American River College – Natomas Campus
ARTNM 305 – History of Graphic Design
54 hours lecture /activity
Natomas Campus room N103
- Flash Drive. BACK UP YOUR WORK!
- Access to a computer with an Internet browser installed on it.
- Internet connection & E-mail address
- Notebook and pen for lecture notes and sketches.
This course covers the history of visual communications as developed by ancient cultures through the present with an emphasis on commercial design, illustration, typographic development and technological invention. It includes modern graphic design movements of the 20th century through the expansive media innovations of today. An analysis of design from a wide range of sources and cultures is a primary focus.
Student Learning Outcomes
Upon completion of this course, the student will be able to:
- Analyze the essential components of graphic design and their functions.
- Differentiate between two-dimensional graphics, electronic graphics, and the graphic object.
- Identify contributions of graphic design from many cultures and nations.
- Compare the influence and historical importance of such contributions.
- Must Attend Class. Students are responsible for all material and instruction missed due to absences. Lecture notes are not available from the instructor. Refer to http://urlnextdoor.com
- Pass midterm and final tests/projects.
- Complete all assignments and projects on time! Assignments are typically due one week after they are assigned. No late work is accepted. See late work policy below.
- You are more than welcome to help each other on projects, but copying is not acceptable. Any indication of copying or cheating on projects or assignments will result in a failing score, and disciplinary action in accordance with district policy.
Only enrolled students are permitted in the classroom. No guests, audits, children, or pets of any kind. Each student is responsible for his/her own enrollment status.
Excessive absences may result in you being dropped from the class. If, however, you wish to drop the class, go to the admissions and records office and do the necessary paperwork yourself! Your records are your own responsibility.
Throughout the semester you may be e-mailing me with questions ([email protected]). Keep in mind that I teach other classes at other colleges, and receive a lot of e-mail throughout the semester. Make certain that all your e-mail starts with this subject line:
SUBJECT: ARC History of Graphic Design
Also, please sign your name to your e-mail! Many people forget to do this; and I have no way of knowing that [email protected] is really Mary Jones. Even if your e-mail address has your name mentioned in it, please sign it still. [email protected] could be Mary Jones or Mark Jones.
Method of Evaluation
This is a rough breakdown of the grading structure. However, all assignments are simply graded credit or no credit. The midterm and final are graded in points. All will factor into your final grade.
|Weekly assignments: 75%
Midterm Project: 10%
Final Project: 15%
|90% – 100% A
80% – 89% B
70% – 79% C
60% – 69% D
0 – 59% F
You are encouraged and advised to participate in classroom discussions. Though not strictly graded, your interest and participation will be noticed over the semester, and will affect your grade in borderline cases.
Turning in your work
- You will be turning in some of your work at https://d2l.losrios.edu. This process will be explained to you the first day of class, and you will go over the steps with the instructor. Failure to follow the procedure will result in a zero for the assignment.

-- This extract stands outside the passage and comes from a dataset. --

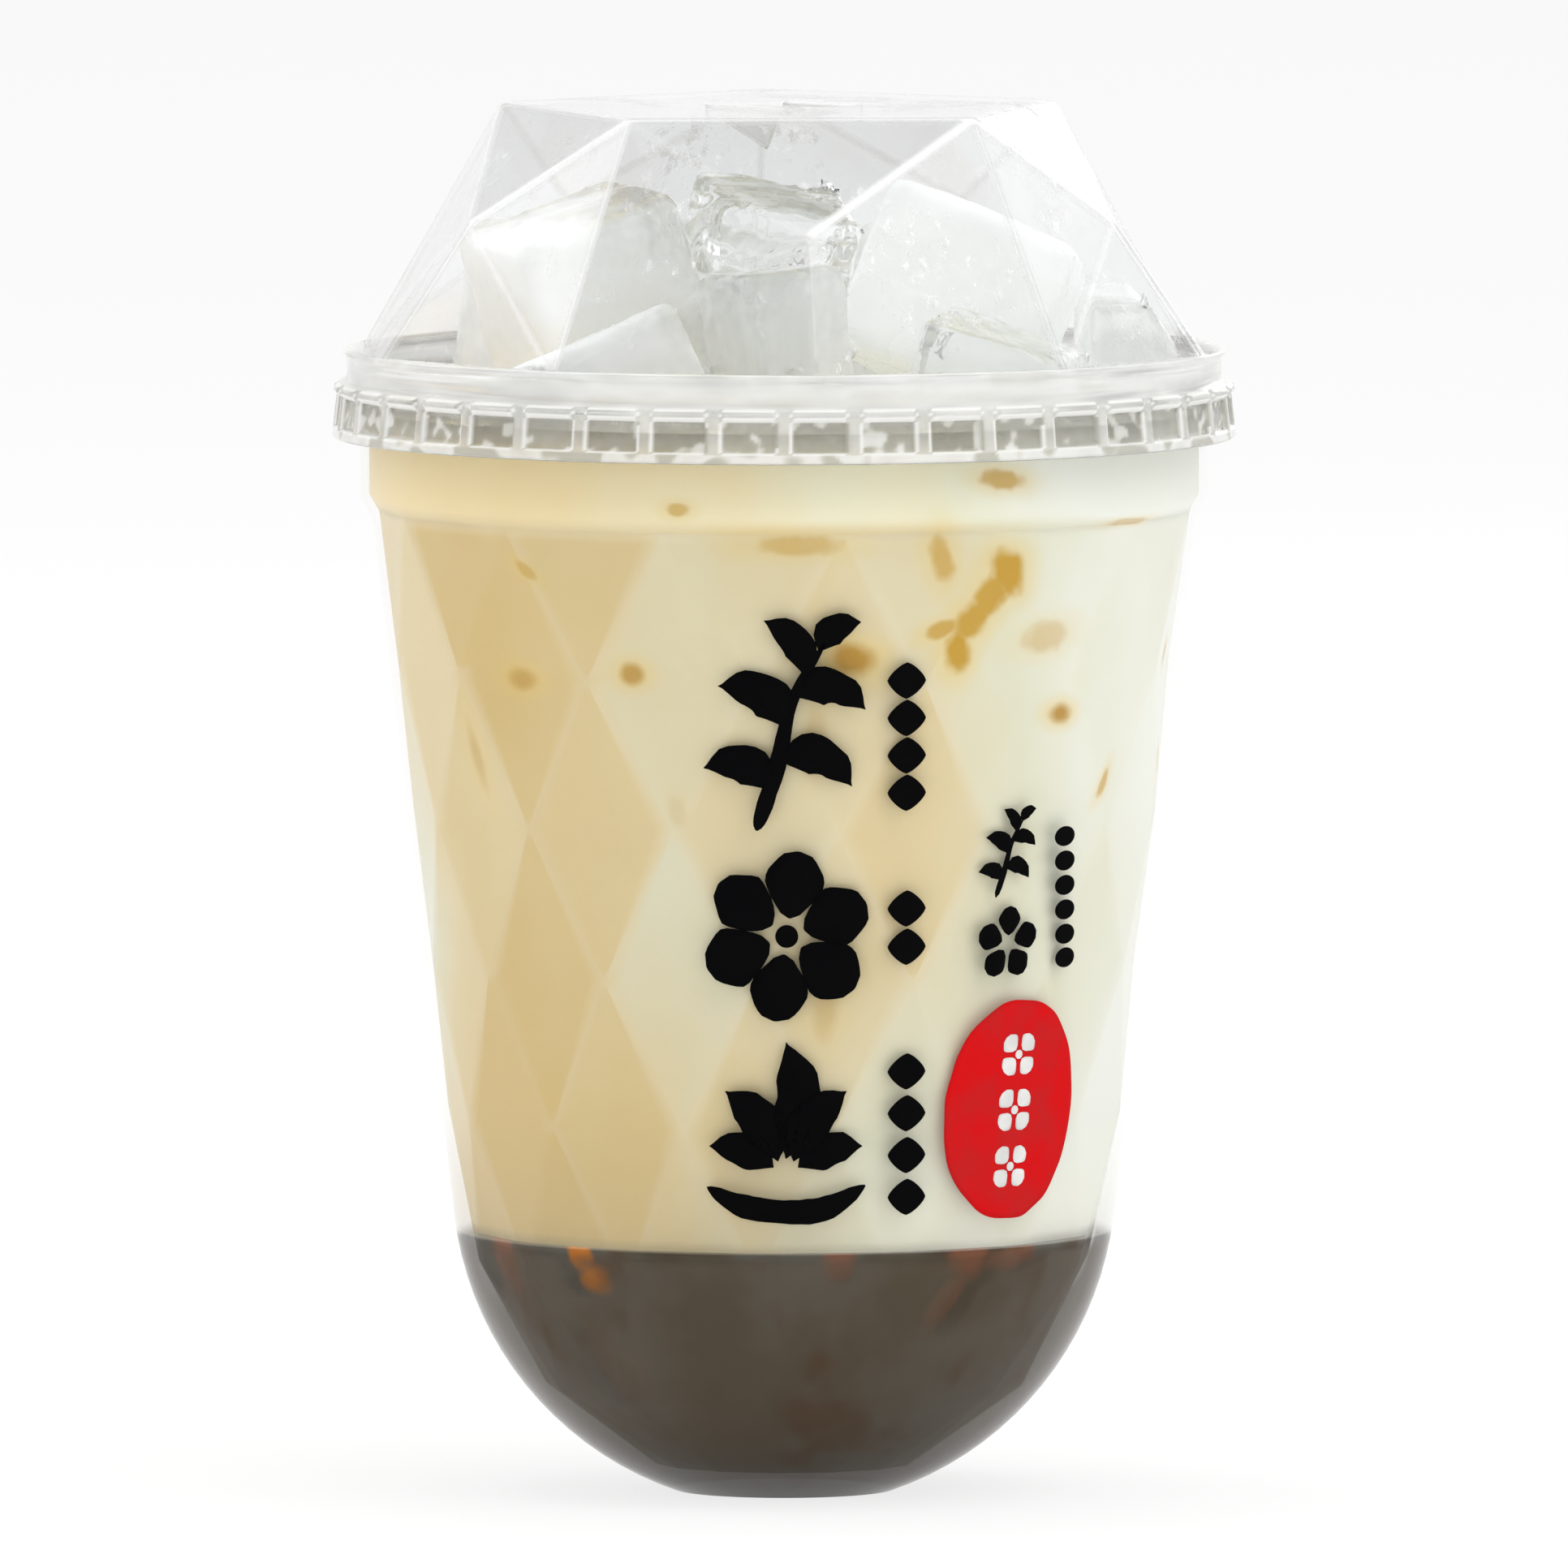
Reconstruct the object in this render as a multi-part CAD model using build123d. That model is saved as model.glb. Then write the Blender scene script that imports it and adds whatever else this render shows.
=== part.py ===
# Iced brown-sugar milk tea in a clear round-bottomed cup with a faceted dome lid.
# Millimetres, +Z up. The origin is the centre of the cup's flat base; the front faces -Y.
# Azimuths are counted from the front, positive towards +X.

from build123d import *
import os
from math import atan2, cos, radians, sin, sqrt, tan

# ---- cup, outside ----
cup_height = 120.6       # base to the top of the rim
base_radius = 12.0       # flat disc the cup stands on
bowl_radius = 36.3       # ball that rounds off the bottom
wall_taper = 6.61        # degrees, how far the wall leans out
band_height = 14.6       # plain band under the rim, from the ledge to the rim's top
ledge_step = 1.4         # how far the band stands out from the wall
ledge_rise = 2.8         # height over which it does so
rim_overhang = 1.3       # the rim's bead beyond the band
rim_depth = 3.0          # height of the bead
rim_round = 1.1          # rounding of the bead's outer edges
ledge_round = 1.0        # rounding of the ledge

# ---- cup, inside: a lattice of diamond facets ----
wall_thickness = 1.3     # at the lattice nodes of the straight wall
bowl_thickness = 2.2     # at the lattice nodes of the bowl
floor_thickness = 2.9
facets_round = 14        # diamonds in one turn
facet_pitch = 16.4       # height between two rows of nodes
facet_turn = -30.3       # azimuth of a node in the second row
bowl_row_height = 11.5   # the row of nodes low in the bowl

# ---- drink ----
syrup_level = 28.6       # top of the dark brown-sugar layer
drink_below_rim = 2.1    # from the rim down to the drink's surface

# ---- lid ----
sheet = 0.6              # thickness of the formed sheet
dome_sides = 5
dome_turn = -32.0        # azimuth of a top corner
dome_height = 26.6       # from the ring's top face to the dome's top
dome_top_radius = 32.0   # corners of the top
waist_height = 14.5      # from the ring's top face to the waist corners
waist_radius = 37.2
ring_height = 4.4        # rim's top to the ring's top face
ring_beyond_rim = 0.2    # the ring's outer face beyond the rim's bead
lip_beyond_ring = 0.4    # thin lip round the ring's top
lip_depth = 0.8
flange_reach = 2.9       # seat that lies on the rim, inwards from the ring's inner face
skirt_clearance = 0.3    # between the bead and the skirt
skirt_wall = 0.85
skirt_drop = 5.2         # from the rim's top down to the skirt's edge
skirt_flare = 0.65       # how far the skirt leans out on the way down
shoulder_rise = 0.9      # rounded shoulder above the rim's top
panels_round = 40
panel_width = 6.3
panel_height = 3.6
panel_depth = 0.5
panel_above_edge = 1.1   # from the skirt's lower edge to the panel
lug_length = 6.2         # rounded lug above each panel
lug_height = 1.0
lug_depth = 0.45
slit_reach = 8.6         # half the length of each cut of the straw cross
slit_gap = 0.3
flap_root = 0.35         # how far each flap runs into the sheet round it
flap_bends = {-45: 50.0, 45: 7.0, 135: -5.0, 225: 4.0}   # azimuth of a flap, degrees bent down

# ---- ice ----
ice_edge = 22.0          # edge of an ordinary cube
ice_round = 0.11         # rounding of a cube's edges, as a share of its smallest side
ice_to_lid = 0.5         # clearance to the inside of lid and cup
# name, centre (x, y, height above the drink), sides (x, y, z) and tilt about x, y, z in degrees;
# centres and sides in cube edges, so the heap keeps together when the cubes change size
ice_heap = [
    ("left", (-0.95, -0.29, 0.49), (0.95, 0.86, 1.08), (4, -5, 14)),
    ("right", (0.87, -0.16, 0.53), (1.04, 0.90, 0.92), (-5, 14, -7)),
    ("middle", (-0.12, 0.58, 0.53), (0.80, 0.78, 1.06), (6, 5, 24)),
    ("small", (-0.03, -0.83, 0.35), (0.60, 0.58, 0.82), (-8, 7, 20)),
    ("slab", (-0.88, -1.33, 0.04), (1.02, 0.60, 0.84), (-4, -14, 14)),
    ("grey", (1.00, -1.08, 0.06), (0.80, 0.68, 0.82), (8, 6, -18)),
    ("far_right", (1.73, 0.20, 0.16), (0.50, 0.84, 0.84), (5, 6, 6)),
    ("far_left", (-1.18, 0.72, 0.42), (0.76, 0.80, 0.96), (-4, 7, -16)),
    ("back_right", (0.85, 0.97, 0.38), (0.88, 0.84, 0.92), (7, -6, 12)),
    ("back", (-0.18, 1.55, 0.24), (0.86, 0.62, 0.84), (-6, 5, -6)),
    ("front", (0.16, -1.66, -0.12), (0.78, 0.44, 0.76), (-7, -5, 4)),
]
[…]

- It is the student’s responsibility to report any difficulties with or confusion about the D2L system at the time they occur—and before the deadline for the assignment. Deadlines for all assignments are not flexible, and problems with D2L are not a valid excuse for late work.
- Work turned into the wrong D2L folder for a given assignment will not be graded.
- Each assignment must be received by the set deadline, typically one week after it is introduced. If you don’t keep up with the assignments, it will become harder to comprehend later course material.
- Late work will not be accepted. You are welcome to turn in work early.
- On-time projects may be redone with instructor approval.
- ABSOLUTELY NO WORK WILL BE ACCEPTED AFTER THE LAST CLASS SESSION HAS ENDED.
These will be offered only in the event of extreme and unforeseeable circumstances, such as a death in the family, serious illness, etc. You must notify me of such in advance of a scheduled exam/project due date in order for a makeup to be considered.
Only extreme and unforeseeable circumstances, such as a death in the family, serious illness, etc. warrant a grade of “incomplete.” You must notify me of such within ten days of the incident in order to be considered for a grade of “incomplete.”
You will be turning in a number of assignments throughout the semester. Please use language and graphics appropriate to a classroom setting. Failure to comply will result in a zero on that assignment. If your material is borderline or questionable, simply don’t risk it.
Late arrivals and early departures disrupt the entire class. If you know in advance that you will be late or need to leave early, please let me know. Otherwise, if you habitually arrive to class late or leave early, your grade will be lowered.
Smart phones, tablets, or any other electronics that make noise must be muted during class. If you receive a phone call, please leave the classroom before answering. Texting in class affects your attention to the coursework, and may get you marked absent.
Disabilities and Language Barriers
If you have a language barrier or disability which might affect your success in this class, please inform me during the first class session so that any necessary arrangements can be made.